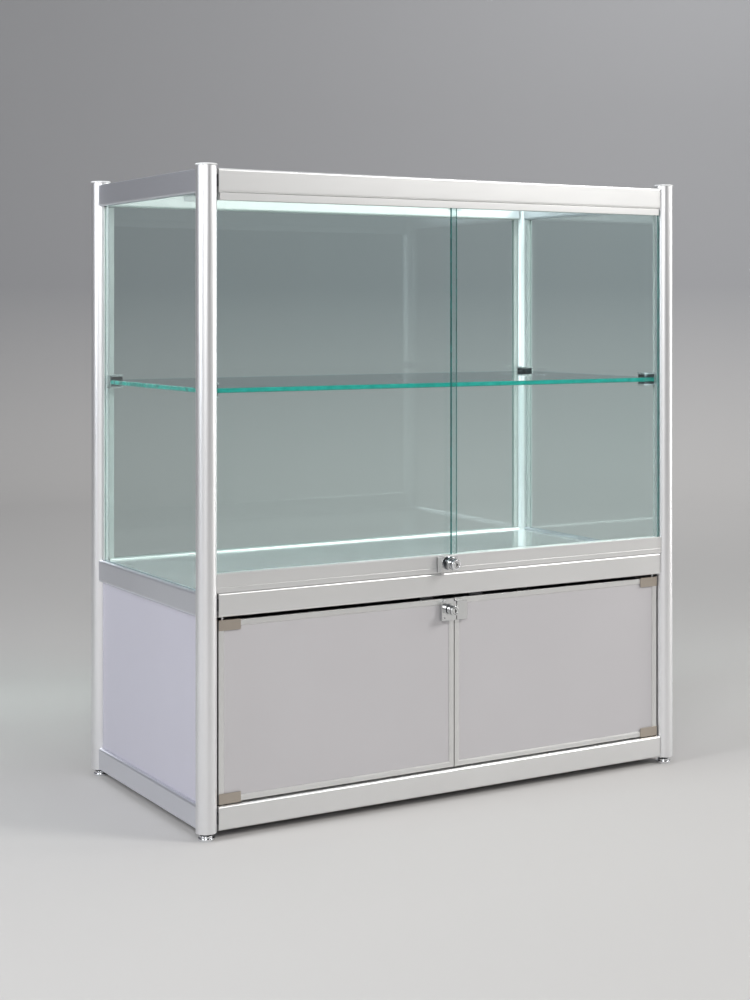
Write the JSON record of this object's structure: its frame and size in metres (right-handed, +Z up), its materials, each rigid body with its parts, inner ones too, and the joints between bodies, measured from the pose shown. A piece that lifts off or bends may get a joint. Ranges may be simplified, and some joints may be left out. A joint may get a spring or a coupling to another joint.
{
  "type": "glass display case",
  "caption": "Floor-standing glass display case: round aluminium posts, sliding glass doors and a shelf over a lockable cupboard with hinged doors, on levelling feet.",
  "frame": {"origin": "middle of the whole case outline, at floor level", "axes": "+Z up, +X to the right as seen from the front, front faces -Y"},
  "size_m": [1.002, 0.5264, 1.11],
  "materials": {
    "post_aluminium": "satin silver anodised",
    "rail_aluminium": "satin silver anodised",
    "trim_aluminium": "satin silver anodised",
    "cap_plastic": "smooth light grey",
    "dark_nylon": "matte",
    "white_nylon": "matte",
    "chrome": "polished",
    "zinc_casting": "as cast",
    "steel_bracket": "zinc plated",
    "white_channel": "white powder coat",
    "clear_glass": "clear, slightly green",
    "deck_laminate": "gloss light grey",
    "panel_laminate": "satin lavender grey",
    "door_laminate": "satin warm grey",
    "hinge_nickel": "brushed nickel"
  },
  "bodies": {
    "frame": {"post_front_left": "post_aluminium", "post_front_right": "post_aluminium", "post_back_left": "post_aluminium", "post_back_right": "post_aluminium", "post_caps": "cap_plastic", "foot_inserts": "dark_nylon", "top_rail_front": "rail_aluminium", "top_rail_back": "rail_aluminium", "top_rail_left": "rail_aluminium", "top_rail_right": "rail_aluminium", "middle_rail_front": "rail_aluminium", "middle_rail_back": "rail_aluminium", "middle_rail_left": "rail_aluminium", "middle_rail_right": "rail_aluminium", "bottom_rail_front": "rail_aluminium", "bottom_rail_back": "rail_aluminium", "bottom_rail_left": "rail_aluminium", "bottom_rail_right": "rail_aluminium", "rail_connectors": "zinc_casting", "top_track": "rail_aluminium", "lower_track": "rail_aluminium", "left_glass": "clear_glass", "right_glass": "clear_glass", "back_glass": "clear_glass", "top_glass": "clear_glass", "top_glass_rests": "steel_bracket", "glazing_channels": "white_channel", "glass_shelf": "clear_glass", "shelf_clips": "chrome", "deck_board": "deck_laminate", "base_board": "panel_laminate", "board_brackets": "steel_bracket", "left_panel": "panel_laminate", "right_panel": "panel_laminate", "back_panel": "panel_laminate", "pivot_bushes": "dark_nylon", "door_stops": "dark_nylon", "push_lock_bracket": "chrome"},
    "sliding_door_left": {"left_sliding_glass": "clear_glass", "left_glides": "white_nylon"},
    "sliding_door_right": {"right_sliding_glass": "clear_glass", "right_glides": "white_nylon"},
    "door_left": {"left_door_panel": "door_laminate", "left_door_trim": "trim_aluminium", "left_door_hinges": "hinge_nickel", "door_lock_body": "chrome", "door_lock_cover": "steel_bracket"},
    "door_right": {"right_door_panel": "door_laminate", "right_door_trim": "trim_aluminium", "right_door_hinges": "hinge_nickel", "door_lock_strike": "chrome"},
    "push_lock": {"push_lock_barrel": "chrome"},
    "push_lock_key_plug": {"push_lock_plug": "chrome"},
    "door_lock_key_plug": {"door_lock_plug": "chrome"},
    "door_lock_side_bolt": {"door_lock_bolt": "steel_bracket"},
    "foot_fl": {"foot_front_left": "chrome"},
    "foot_fr": {"foot_front_right": "chrome"},
    "foot_bl": {"foot_back_left": "chrome"},
    "foot_br": {"foot_back_right": "chrome"}
  },
  "joints": [
    {"name": "left_pane_slide", "type": "slide", "parent": "frame", "child": "sliding_door_left", "axis": [1, 0, 0], "range_m": [0, 0.45]},
    {"name": "right_pane_slide", "type": "slide", "parent": "frame", "child": "sliding_door_right", "axis": [1, 0, 0], "range_m": [-0.45, 0]},
    {"name": "left_door_swing", "type": "hinge", "parent": "frame", "child": "door_left", "pos_m": [-0.454, -0.22025, 0.207], "axis": [0, 0, -1], "range_deg": [0, 105]},
    {"name": "right_door_swing", "type": "hinge", "parent": "frame", "child": "door_right", "pos_m": [0.454, -0.22025, 0.207], "axis": [0, 0, 1], "range_deg": [0, 105]},
    {"name": "push_lock_press", "type": "slide", "parent": "frame", "child": "push_lock", "axis": [0, 1, 0], "range_m": [0, 0.014]},
    {"name": "push_lock_key_turn", "type": "hinge", "parent": "push_lock", "child": "push_lock_key_plug", "pos_m": [-0.02, -0.26325, 0.4217], "axis": [0, 1, 0], "range_deg": [0, 90]},
    {"name": "door_lock_key_turn", "type": "hinge", "parent": "door_left", "child": "door_lock_key_plug", "pos_m": [-0.01525, -0.24025, 0.33872], "axis": [0, 1, 0], "range_deg": [0, 90]},
    {"name": "door_lock_bolt_throw", "type": "slide", "parent": "door_left", "child": "door_lock_side_bolt", "axis": [1, 0, 0], "range_m": [0, 0.008]},
    {"name": "foot_fl_turn", "type": "hinge", "parent": "frame", "child": "foot_fl", "pos_m": [-0.4825, -0.22025, 0.01], "axis": [0, 0, 1], "continuous": true},
    {"name": "foot_fr_turn", "type": "hinge", "parent": "frame", "child": "foot_fr", "pos_m": [0.4825, -0.22025, 0.01], "axis": [0, 0, 1], "continuous": true},
    {"name": "foot_bl_turn", "type": "hinge", "parent": "frame", "child": "foot_bl", "pos_m": [-0.4825, 0.24475, 0.01], "axis": [0, 0, 1], "continuous": true},
    {"name": "foot_br_turn", "type": "hinge", "parent": "frame", "child": "foot_br", "pos_m": [0.4825, 0.24475, 0.01], "axis": [0, 0, 1], "continuous": true}
  ],
  "couplings": [
    {"joint": "door_lock_bolt_throw", "follows": "door_lock_key_turn", "m_per_rad": 0.005093}
  ]
}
::::
**TASK DESCRIPTION:** Pick out the lines above that hold the string "joints" and show them.

**WORKED ANSWER:**
Write the JSON record of this object's structure: its frame and size in metres (right-handed, +Z up), its materials, each rigid body with its parts, inner ones too, and the joints between bodies, measured from the pose shown. A piece that lifts off or bends may get a joint. Ranges may be simplified, and some joints may be left out. A joint may get a spring or a coupling to another joint.
  "joints": [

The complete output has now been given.